More adaptable than traditional firewalls, WAFs can be trained to identify advanced bots and evolving threats, and they fully integrate with your web applications to protect your data from malicious actors and improper access and exfiltration. An effective WAF will also include alert features that keep you up to date with threats to your security.
Common Threats Web Application Firewalls Protect Against
There are several common threats to web applications, which are explained in greater detail by OWASP. The OWASP Top 10 describes the threats that pose the greatest risk to your organization, whether because they are common or because they are severe.
A few examples of OWASP threats and how WAFs can help are listed here:
- Broken Access Control. This is a privilege problem. Most users have limited privilege, and this threat expands user access so that an unauthorized user can access a larger amount of data. WAFs mitigate this by alerting you to unusual activity and enforcing access controls based on the rules you have set.
- Insecure Design: Developers do not always successfully release secure applications, and they don’t always operate with security in mind. Since you don’t know what you don’t know, implementing a WAF as a first line of defense is one of the best ways to prevent attackers from exploiting built-in vulnerabilities.
- Cryptographic Failure. Encryption is an essential part of a secure web app or API, and failure to implement effective encryption exposes your data to unauthorized access.
- Authentication Failure. If an attacker compromises credentials or attempts to break into a user’s account, the WAF can detect atypical behavior through fingerprinting. Fingerprinting tracks typical device or browser behavior, allowing WAFs to establish a baseline and recognize deviations. Web scraping attacks are mitigated this way.
While this is not an exhaustive list of the common threats WAFs mitigate, these are top concerns for your organization. WAFs also protect against SQL injection, DDoS, and XSS attacks. Generally, a WAF can help with any threat that uses HTTPS requests as attack vectors as built-in rules and machine learning can quickly identify attack patterns in these requests and will block them.
Benefits of Implementing a Web Application Firewall
Some of today’s cyberthreats may seem a bit esoteric, but preventing them is important for protecting data security and ensuring service availability. For regions with strict data security laws, WAFs can also help you with compliance (in some regions, WAFs are actually required by law in your environment).

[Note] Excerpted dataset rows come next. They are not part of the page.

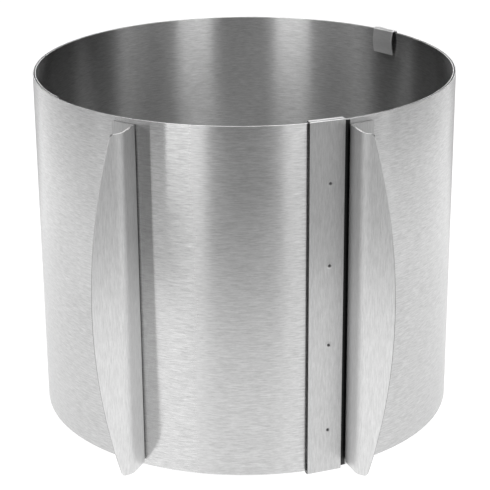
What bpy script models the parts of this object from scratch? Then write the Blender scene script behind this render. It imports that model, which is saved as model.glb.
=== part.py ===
"""Adjustable cake ring: a coiled steel strip with two handles, a guide plate and a rim clip.

Metres, +Z up, with the handles at the front, towards -Y. The one long strip is divided into
stiff links that turn on upright axes at their joins, so that the ring can open and close.
Angles on the ring are measured from the front, and grow to the right, seen from the front.
"""

import bmesh
import bpy
from math import cos, pi, radians, sin, sqrt, tan
from mathutils import Matrix, Vector

# Strip
ring_diameter = 0.1818  # over the outer face, at the strip's outer end
strip_length = 1.014
strip_height = 0.150
strip_thickness = 0.0004
layer_gap = 0.0005
link_gap = 0.0003
outer_links = 19
inner_links = 21
link_facets = 6

# Guide plate, welded to the strip's outer end
plate_width = 0.0149
plate_sheet = 0.0006
plate_clearance = 0.0003
plate_overhang = 0.001  # past the strip's outer end
plate_bend_radius = 0.0006
lip_clearance = 0.0003
lip_overhang = 0.0006  # past the innermost layer
weld_diameter = 0.0016
weld_depth = 0.00025
weld_offset = 0.0014  # from the plate's middle
weld_facets = 8
weld_height_shares = (0.123, 0.377, 0.606, 0.835)
weld_floor_share = 0.5

# Handles, a mirrored pair of folded sheets
handle_spread = 0.0866  # between the two folds, along the ring
handle_groove = 0.0024  # between the plate and the right handle
handle_sheet = 0.0008
handle_clearance = 0.0003
handle_inset = 0.002  # below the rim and above the foot
base_flange = 0.0105
flange_margin = 0.004
fold_radius = 0.0012
wall_height = 0.0125
wall_lean = radians(6)
flap_bend_radius = 0.006
flap_angle = radians(43)
flap_width = 0.014  # at half height
flap_end_width = 0.004
flap_corner = 0.0012

# Rim clip, pushed over the layers at the back
clip_angle = radians(133.2)
clip_width = 0.012
clip_sheet = 0.0005
clip_leg = 0.0105
clip_clearance = 0.0003
clip_pinch = 0.0006  # between the inner leg's tip and the strip
clip_standoff = 0.0011  # between the inner leg's top and the strip
clip_bulge = 0.0008
clip_crown = 0.0008

# Derived sizes
cutter_overrun = weld_depth
outer_radius = ring_diameter / 2
layer_pitch = strip_thickness + layer_gap
foot_z = plate_sheet + lip_clearance
rim_z = foot_z + strip_height
fold_angle = handle_spread / 2 / outer_radius
plate_angle = fold_angle - (handle_groove + plate_width / 2) / outer_radius
strip_start = fold_angle - (handle_groove + plate_width - plate_overhang) / outer_radius
seat_reach = (base_flange + flange_margin) / outer_radius
seat_margin = flange_margin / outer_radius

steel = {
    "strip": ((0.60, 0.60, 0.60), 0.28),
    "plate": ((0.52, 0.52, 0.52), 0.34),
    "handle": ((0.54, 0.54, 0.54), 0.36),
    "clip": ((0.58, 0.58, 0.58), 0.30),
}


def clear_scene():
    for old in list(bpy.data.objects):
        bpy.data.objects.remove(old, do_unlink=True)


def steel_material(name, kind):
    colour, roughness = steel[kind]
    material = bpy.data.materials.new(name)
    material.use_nodes = True
    shader = material.node_tree.nodes["Principled BSDF"]
    shader.inputs["Base Color"].default_value = (*colour, 1)
    shader.inputs["Roughness"].default_value = roughness
    shader.inputs["Metallic"].default_value = 1
    return material


def on_ring(radius, angle, z=0):
    return Vector((radius * sin(angle), -radius * cos(angle), z))


def add_object(name, bm, kind, pivot, parent):
    """Turn a bmesh in ring coordinates into an object whose origin is its pivot."""
    bmesh.ops.translate(bm, verts=bm.verts, vec=-pivot)
    mesh = bpy.data.meshes.new(name)
    bm.to_mesh(mesh)
    bm.free()
    mesh.shade_smooth()
    mesh.set_sharp_from_angle(angle=radians(35))
    part = bpy.data.objects.new(name, mesh)
    part.data.materials.append(steel_material(name, kind))
    bpy.context.collection.objects.link(part)
    part["pivot"] = pivot
    part.parent = parent
    part.location = pivot - Vector(parent["pivot"])
    return part


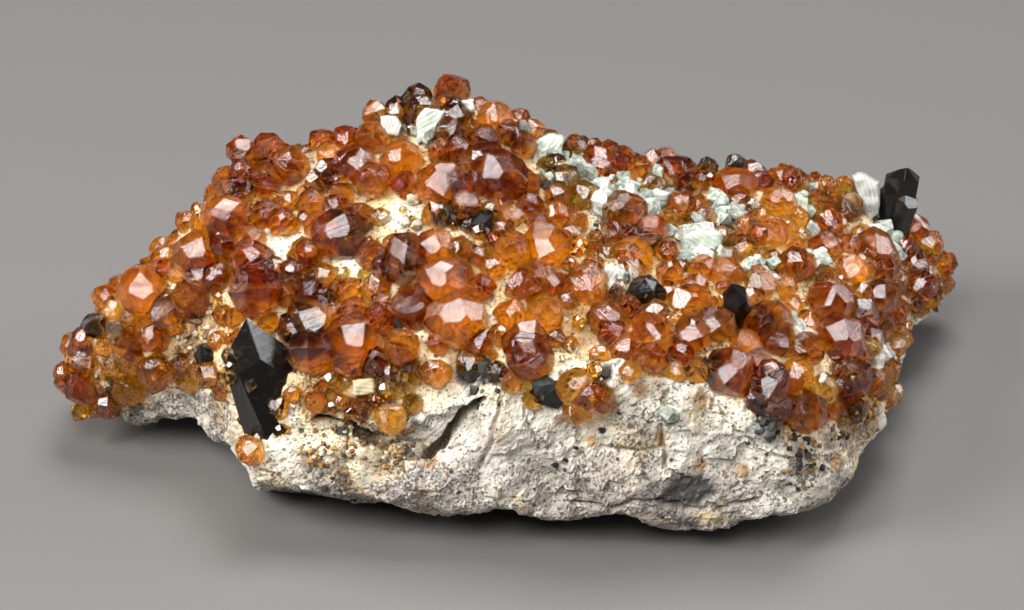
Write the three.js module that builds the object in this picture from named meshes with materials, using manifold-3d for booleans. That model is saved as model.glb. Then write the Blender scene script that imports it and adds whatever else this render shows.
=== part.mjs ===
// Garnet in matrix: garnets grown over a pale feldspar plate, with smoky quartz crystals and
// feldspar blades between them. Millimetres, +Z up. The bare rock face looks along -Y, the crystals
// cover the upper side, and the specimen rests on the flat cut under the plate.
import * as THREE from 'three';
import { ConvexGeometry } from 'three/addons/geometries/ConvexGeometry.js';
import { mergeVertices } from 'three/addons/utils/BufferGeometryUtils.js';
import Module from 'manifold-3d';

const wasm = await Module();
wasm.setup();

// Clearance between a crystal and what it grows on, and the middle of the footprint, which becomes
// the origin.
const GAP = 0.3;
const FOOTPRINT_MIDDLE = [0, 27.1];

// Crystals are placed by where they show from one standpoint, in pixels of a 1024 x 610 frame.
const VIEW_DISTANCE = 420;
const VIEW_ELEVATION = 30;
const VIEW_TARGET = [0, 28, 15.3];
const VIEW_CENTRE = [512, 305];
const PIXELS_PER_MM = 9;

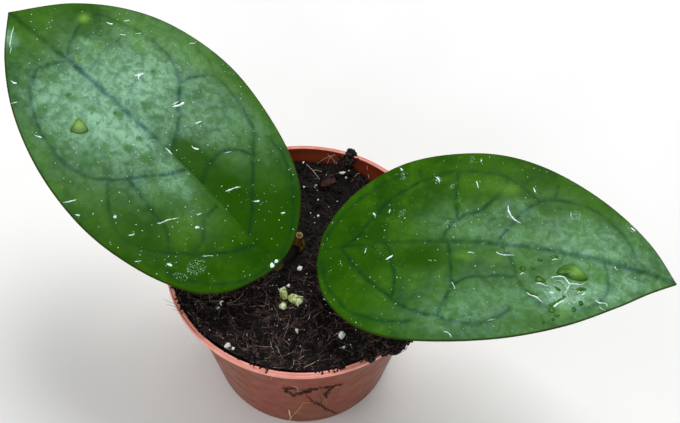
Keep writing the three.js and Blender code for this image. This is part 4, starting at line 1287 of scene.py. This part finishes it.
def pot_mesh(finish):
    """The moulded pot, very slightly out of round, with its drain holes and the tones of its finish."""
    profile = np.array(pot_profile())
    angles = round_angles(POT_SIDES)
    radii, heights = profile[1:-1, :1], profile[1:-1, 1:]
    wander = 1 + 0.0012 * np.sin(3 * angles + 0.8) + 0.0006 * np.sin(7 * angles)
    x, y = polar(radii * wander, angles)
    rings = np.stack([x, y, np.broadcast_to(heights, x.shape)], axis=-1).reshape(-1, 3)
    vertices = np.concatenate([rings, [[0, 0, profile[0, 1]], [0, 0, profile[-1, 1]]]])
    pot = make_piece("pot", vertices, ring_faces(len(radii), POT_SIDES), finish, {}, ["pot"])
    drill_drains(pot)
    x, y, z = np.array([v.co for v in pot.data.vertices]).T / MM
    reach = np.hypot(x, y)
    wall_inside = np.where(z > LIP_UNDER, RIM_RADIUS - RIM_WIDTH + 0.06, wall_radius(z) - 0.4)
    inside = (reach < wall_inside) & (z > FLOOR + 0.2) & (z < POT_HEIGHT - 0.2)
    smears = np.clip(patches(SMEARS, np.degrees(np.arctan2(y, x)), z), 0, 1)
    set_attribute(pot.data, "dirt", np.where(inside, 0.25 * smooth(61, 57, z), smears))
    # Where the rim band's painted light lies.
    set_attribute(pot.data, "rim", smooth(-0.1, 0.02, z - POT_HEIGHT + BAND_TALL))
    set_attribute(pot.data, "inside", inside.astype(float))


def drill_drains(pot):
    """Cuts the ring of drain holes through the floor."""
    bodies = Bodies()
    for k in range(DRAIN_HOLES):
        at = np.array([*polar(DRAIN_RING, 2 * math.pi * (k + 0.5) / DRAIN_HOLES), 0])
        bodies.add(*tube([at + [0, 0, -2], at + [0, 0, FLOOR + 2]], DRAIN_RADIUS, 40))
    drill = add_mesh("drill", np.concatenate(bodies.points), bodies.faces)
    cut = pot.modifiers.new("drains", "BOOLEAN")
    cut.operation = "DIFFERENCE"
    cut.solver = "MANIFOLD"
    cut.object = drill
    bpy.context.view_layer.update()
    pot.data = bpy.data.meshes.new_from_object(pot.evaluated_get(bpy.context.evaluated_depsgraph_get()))
    pot.data.shade_smooth()
    pot.modifiers.clear()
    bpy.data.objects.remove(drill)


# Soil


def seeded(seed):
    """The part's own small generator, so that the soil's larger lumps lie where the part has them."""
    state = seed
    while True:
        state = (state * 16807) % 2147483647
        yield state / 2147483647


def soil_lumps():
    draw = seeded(LUMP_SEED)
    reach = wall_radius(SOIL_LEVEL) - WALL - 2
    lumps = []
    for _ in range(SOIL_LUMPS):
        r = reach * math.sqrt(next(draw))
        angle = 2 * math.pi * next(draw)
        tall = LUMP_TALL[0] + (LUMP_TALL[1] - LUMP_TALL[0]) * next(draw)
        wide = LUMP_WIDE[0] + (LUMP_WIDE[1] - LUMP_WIDE[0]) * next(draw)
        lumps.append((*polar(r, angle), tall, wide))
    return lumps


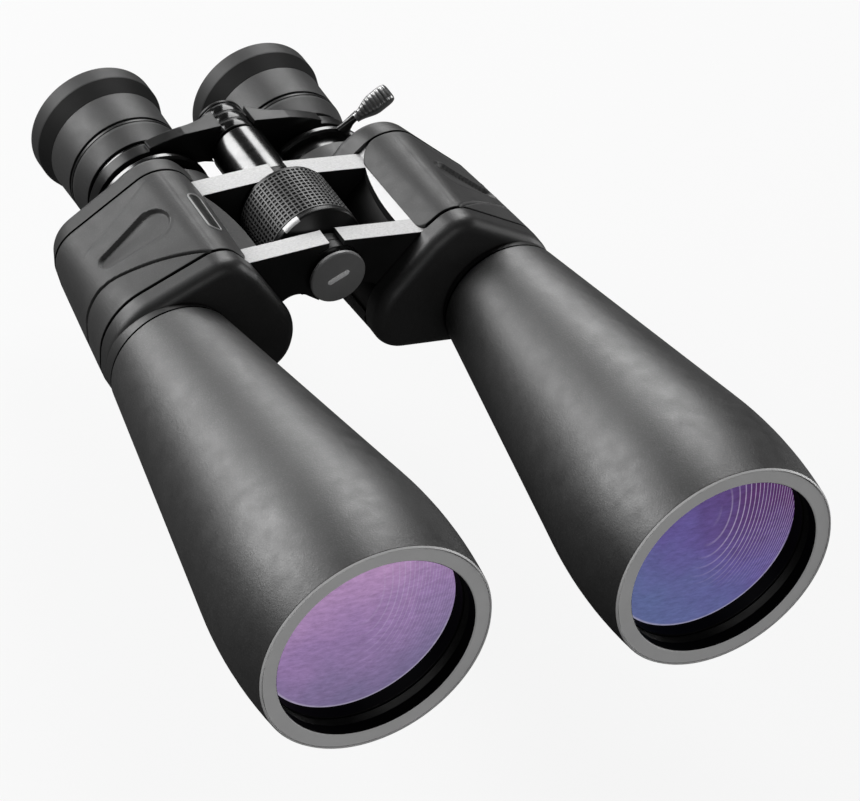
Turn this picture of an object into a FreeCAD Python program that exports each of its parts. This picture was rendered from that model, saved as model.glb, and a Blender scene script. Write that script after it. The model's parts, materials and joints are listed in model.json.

The right WAF should have a few benefits that will maximize your security, including:
- Automated monitoring and alerts. Simple blocking is great, but you want to be proactive about your security. Knowing what you’re dealing with is essential.
- Low false positives. Blocking legitimate traffic would be damaging to your reputation and your ability to serve customers.
- Automated policy creation and machine learning capabilities. Reacting on your own to threats and reports of threats is likely to be somewhat slow. Automation that allows the WAF to update itself means faster turnaround time and less risk of a successful attack.
- Dynamic profiling: Your WAF solution needs to be able to learn in real time. It should be able to utilize fingerprinting, rules, and behavior analysis to determine whether to block traffic or not.
- DDoS protection. You don’t want your website going down, so you’ll need a WAF solution that can handle sudden traffic increases and blocking DDoS attacks.
Partly due to their online nature, web applications have many potential attack vectors. Web apps often contain exploitable vulnerabilities because they are often built with open-source code that is publicly available, which means that attackers can study it and find ways into your web apps and APIs. However, you can make this much more difficult for them by implementing a WAF.
Although a WAF does not address the vulnerabilities themselves, it provides a first line of defense against attack by preventing unauthorized access and restricting the malicious traffic. If you have a web app, even if you think your patching game is pretty good, you should also have a WAF that is built to respond and adapt to changing cyberthreats. After all, it’s more cost-effective to invest in protective measures than disaster recovery strategies.